他们强迫他爬梯子,贴自己的大字报;他们强行把他按倒在地,往后背浇成桶的热浆糊,贴上大字报;他们有时半夜闯入丰家,把已经熟睡的他拖走游斗;他们还剪掉他蓄了几十年的胡须;他们撕碎丰子恺的画,高呼口号:“扫进历史垃圾堆!”
1968年,上海举办了一场针对他的专场批斗会,竟还印了《打丰战报》。
“1969年一次,我乘26路电车,恰逢他从陕西路站上车,胸前赫然戴著『反动学术权威丰子恺』的标志牌,车上许多人围著他起哄,有人高喊打倒他;丰先生并不在意,自管自紧拽车顶扶杆,纹丝不动,眼睛定定地眺望窗外,人站得笔直,像块厚实的木板。我想,他也许真的四大皆空了。”(方坚《风雨忆故人》)

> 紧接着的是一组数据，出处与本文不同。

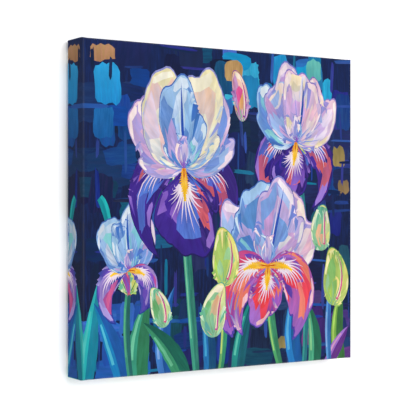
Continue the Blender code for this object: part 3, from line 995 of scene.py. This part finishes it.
def paint_spathe(base, size, axis):
    """Green leaves that wrap the stalk under a flower, one with a red edge."""
    for turn in (-24, 22):
        leaf = Petal(base, size, size * 0.42, axis + turn, -turn * 0.7, 0.02, 0.25)
        paint_petal(leaf, *BUDS["lime" if turn < 0 else "mint"], 6, "3a7d4a")
    edge = Petal(base, size * 0.95, size * 0.2, axis + 8, 10, 0.01, 0.2)
    paint_petal(edge, *FALLS["coral"], 2)


def iris(throat, size, standards, falls, fall_paint, beard_size=1.0):
    """A flower. Petals are (axis, length, width, bend, paint or place), sized as shares of size."""
    throat = Vector(throat)

    def paint_falls(side):
        for axis, length, width, bend, place in falls:
            if place == side:
                fall = Petal(throat, length * size, width * size, axis, bend, 0.15, 0, 0.45)
                paint_petal(fall, *FALLS[fall_paint], 26, FALLS[fall_paint][1])
                beard(fall, 0.36, 4.2 * beard_size)

    paint_falls("back")
    for number, (axis, length, width, bend, colours) in enumerate(standards):
        petal = Petal(throat, length * size, width * size, axis, bend, 0.19)
        rib = "3f5fb8" if number == len(standards) - 1 else None
        paint_petal(petal, *STANDARDS[colours], 24, "6f8ed8", rib)
    for axis, colours in ((-34, "sky"), (30, "blush"), (-4, "lilac")):
        arm = Petal(throat, 0.3 * size, 0.085 * size, 90 + axis, -axis, 0.1, 0.2, 0.5)
        paint_petal(arm, *STANDARDS[colours], 5, "8f5ac0")
    paint_falls("front")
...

“看守的『小将』常常逼迫我们用漫画的形式,来进行自我批判。”“一次,他把自己画成一个叼著烟卷沉思的老头,嘴里喷出的烟雾,一圈又一圈,冉冉上升,在头上盘旋成一堆高帽子。众『小将』把这幅画大批一通,说是丰先生这种时候有条件抽烟,可见革命尚未触及灵魂。以后,他画一张,被批一顿,并收入『黑画册』。现在想来,那些画真是绝品,凝聚著历史思考、时代特征和中国人的精神意识。”(方坚《风雨忆故人》)
1974年,批林批孔运动在全国展开。7月份,为巩固文革成果,上海又开批判会,丰子恺受批首当其冲。
1975年9月,躺在病榻上的丰子恺再也熬不住了,他与先前已是判若两人,形容消瘦,脸色苍白,智慧的目光也黯然失神。
9月15日,一代大师星光陨落,禅味意趣的一生,终被雨打风吹去。